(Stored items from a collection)
==================================================

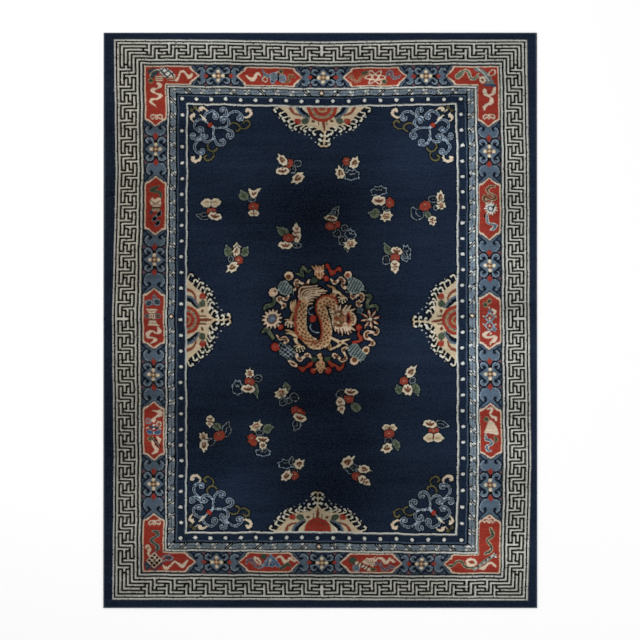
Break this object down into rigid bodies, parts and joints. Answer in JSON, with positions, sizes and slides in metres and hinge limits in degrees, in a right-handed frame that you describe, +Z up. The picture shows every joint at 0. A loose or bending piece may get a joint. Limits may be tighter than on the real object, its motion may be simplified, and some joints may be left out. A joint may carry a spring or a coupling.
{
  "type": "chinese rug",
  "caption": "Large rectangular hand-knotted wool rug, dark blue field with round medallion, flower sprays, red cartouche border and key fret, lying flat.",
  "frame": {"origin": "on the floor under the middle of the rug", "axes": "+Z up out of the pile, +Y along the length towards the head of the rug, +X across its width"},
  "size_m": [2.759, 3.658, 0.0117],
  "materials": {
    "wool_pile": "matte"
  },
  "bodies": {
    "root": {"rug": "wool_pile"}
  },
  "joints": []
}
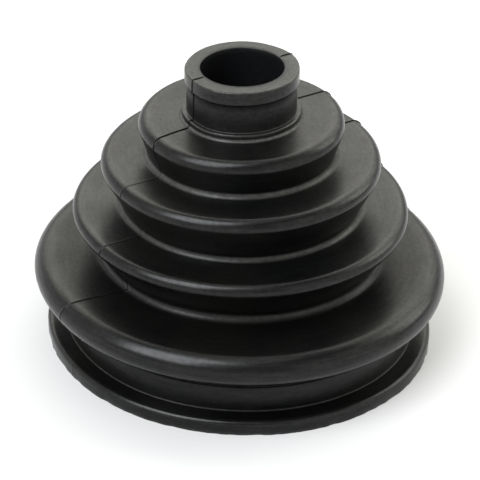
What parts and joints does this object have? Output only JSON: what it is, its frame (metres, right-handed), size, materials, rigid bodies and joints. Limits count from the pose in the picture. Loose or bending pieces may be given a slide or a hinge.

==================================================

**Exercise description**.
Return the entries in full, keeping every line exactly as it is.

**Response for this exercise**.
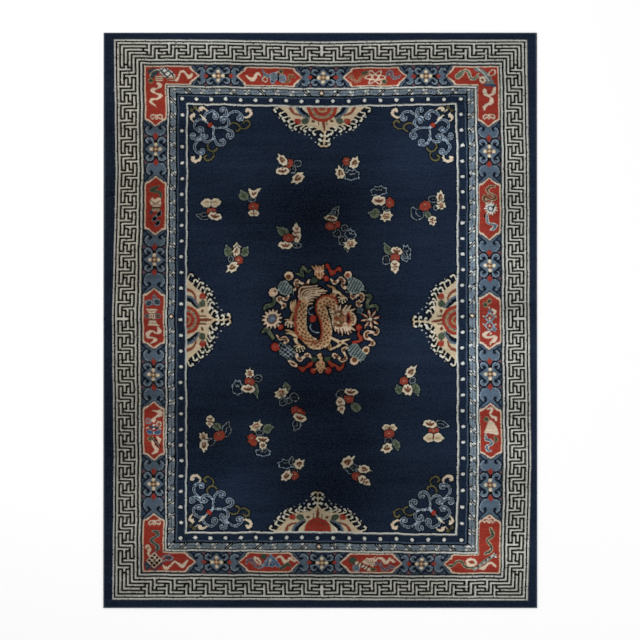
Break this object down into rigid bodies, parts and joints. Answer in JSON, with positions, sizes and slides in metres and hinge limits in degrees, in a right-handed frame that you describe, +Z up. The picture shows every joint at 0. A loose or bending piece may get a joint. Limits may be tighter than on the real object, its motion may be simplified, and some joints may be left out. A joint may carry a spring or a coupling.
{
  "type": "chinese rug",
  "caption": "Large rectangular hand-knotted wool rug, dark blue field with round medallion, flower sprays, red cartouche border and key fret, lying flat.",
  "frame": {"origin": "on the floor under the middle of the rug", "axes": "+Z up out of the pile, +Y along the length towards the head of the rug, +X across its width"},
  "size_m": [2.759, 3.658, 0.0117],
  "materials": {
    "wool_pile": "matte"
  },
  "bodies": {
    "root": {"rug": "wool_pile"}
  },
  "joints": []
}
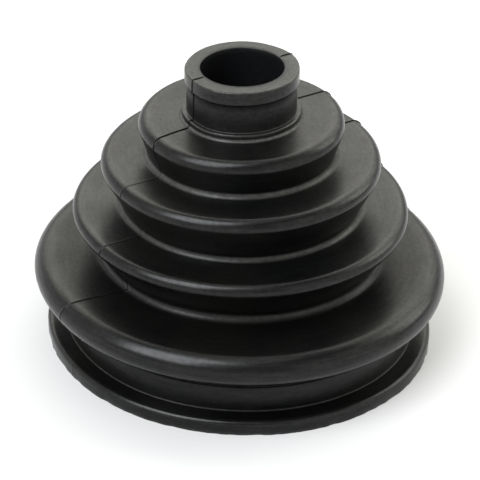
What parts and joints does this object have? Output only JSON: what it is, its frame (metres, right-handed), size, materials, rigid bodies and joints. Limits count from the pose in the picture. Loose or bending pieces may be given a slide or a hinge.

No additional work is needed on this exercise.